Samsung has done what tech companies do best: quietly announced the end of something while everyone was looking elsewhere. The Galaxy S21 series, once the flagship pride of the Android world, is officially entering its retirement era. There are no more security and software updates, as noticed by some users.
Well, mostly done. In a curious twist, one model gets to stick around a bit longer.
The Exception That Proves the Rule
The Galaxy S21 FE (the “Fan Edition” that arrived fashionably late to the S21 party) is the lone survivor still receiving Samsung’s attention. Why? Because it launched several months after its siblings in January 2022, giving it a technical edge in the support timeline. It’s the younger sibling who gets to stay up past bedtime while the older kids get shuffled off to bed.
For everyone who bought the standard S21, S21 Plus, or S21 Ultra when they launched in early 2021, congratulations: your phone just aged four years in Samsung’s eyes, and the company has decided that’s quite enough life for a device that cost north of $800.

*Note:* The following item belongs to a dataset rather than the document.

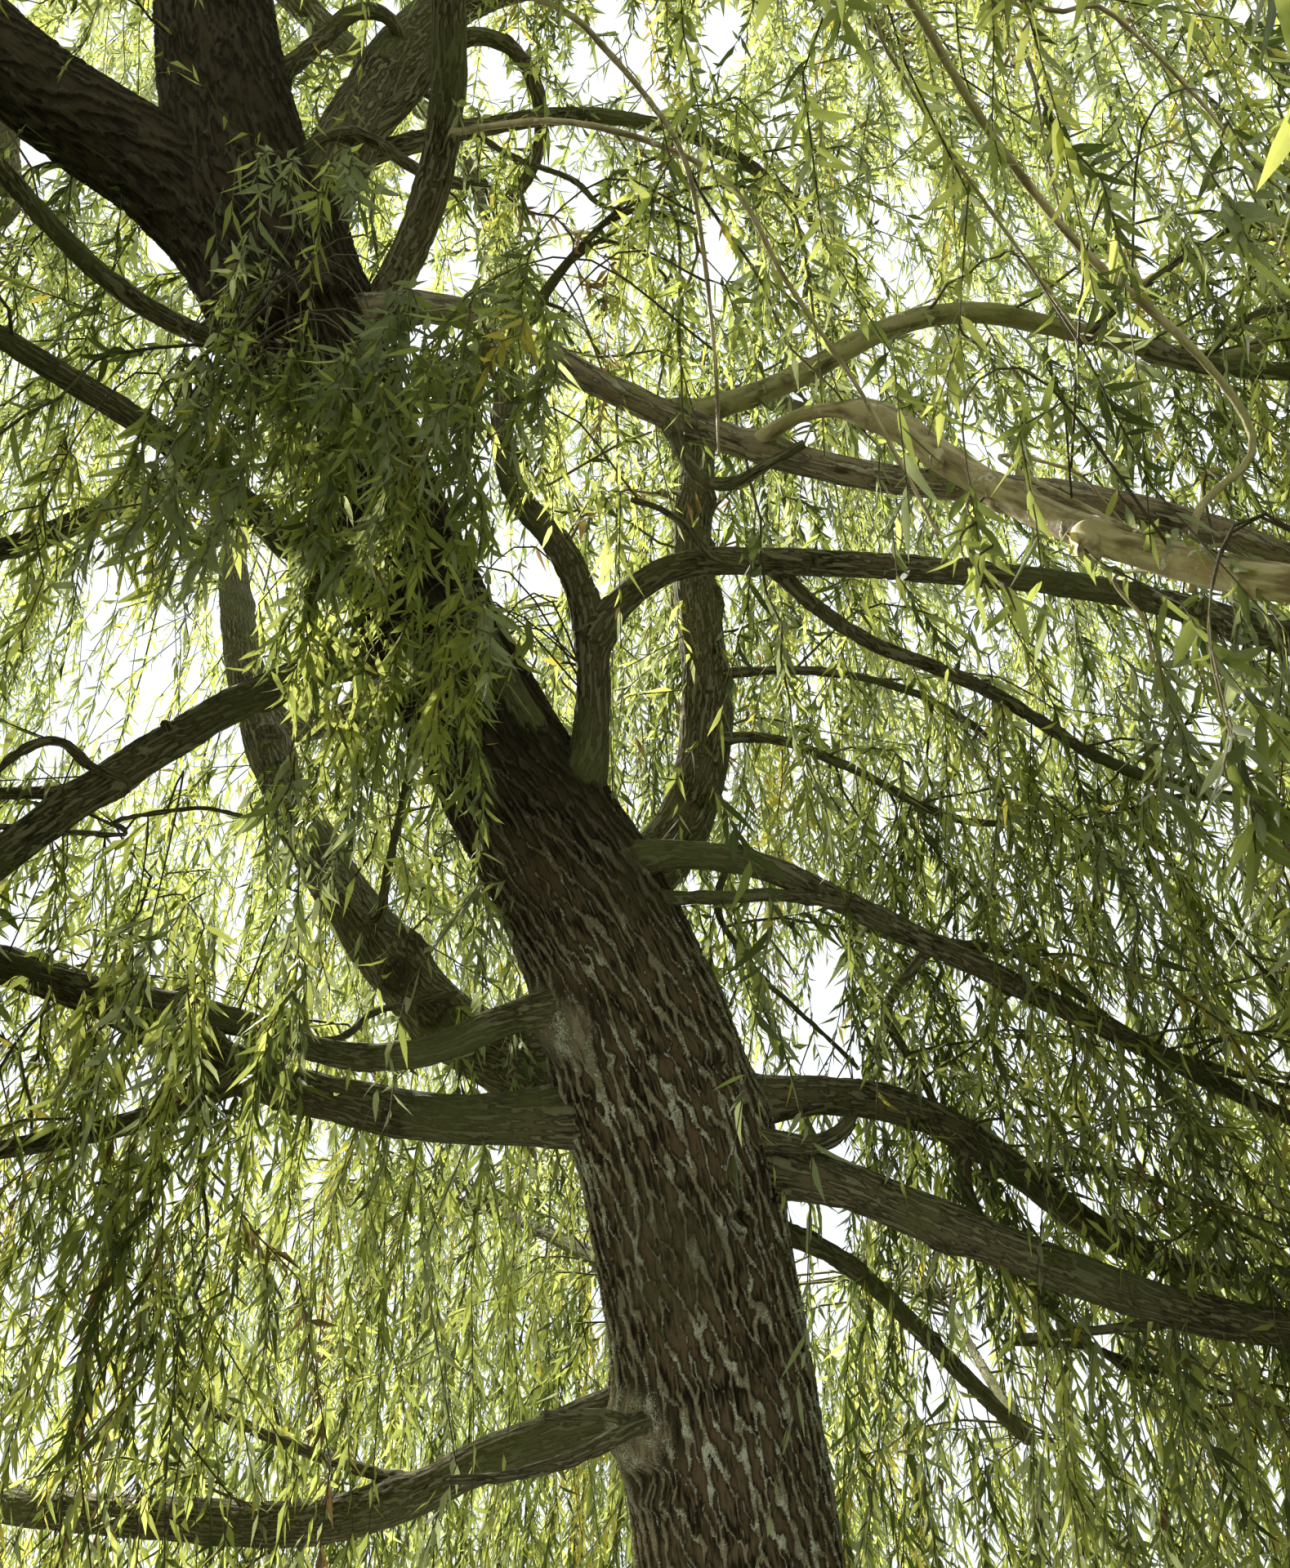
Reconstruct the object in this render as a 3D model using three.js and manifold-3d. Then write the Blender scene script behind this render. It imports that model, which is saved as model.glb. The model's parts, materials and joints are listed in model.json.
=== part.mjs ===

What “End of Support” Actually Means
Let’s be clear about what’s happening here. Your S21 isn’t going to spontaneously combust or stop working. Apps will still run, calls will still connect, and you can continue using it as a perfectly functional brick of glass and metal. But security updates are done.
In practical terms, you’re now navigating the internet with increasingly outdated armour. Every month that passes without security updates is another month that hackers have to find and exploit weaknesses in your device. It’s like Samsung handed you a house, then quietly stopped fixing the locks.
The Upgrade Treadmill Accelerates
Four years of support sounds reasonable until you remember that iPhones regularly get six or seven years of updates. Samsung has improved its support windows in recent years, but the S21 series falls into that awkward middle period where the company hadn’t quite committed to matching Apple’s longevity.
The message is unmistakable: Samsung would very much like you to buy a new phone now, please and thank you.
Should You Panic?
Probably not immediately. The S21 series will continue functioning for the foreseeable future, and for casual users who aren’t handling sensitive data or banking on their phones, the risk is manageable. But if you’re doing anything that requires robust security (mobile payments, work emails, basically anything involving passwords) you’re now officially on borrowed time.
The smart money says start planning your exit strategy. Whether that means upgrading to a newer Samsung model (exactly what they want), jumping ship to another Android manufacturer, or finally seeing what the iPhone fuss is about depends on how much you enjoy being reminded that your expensive gadget has an expiration date.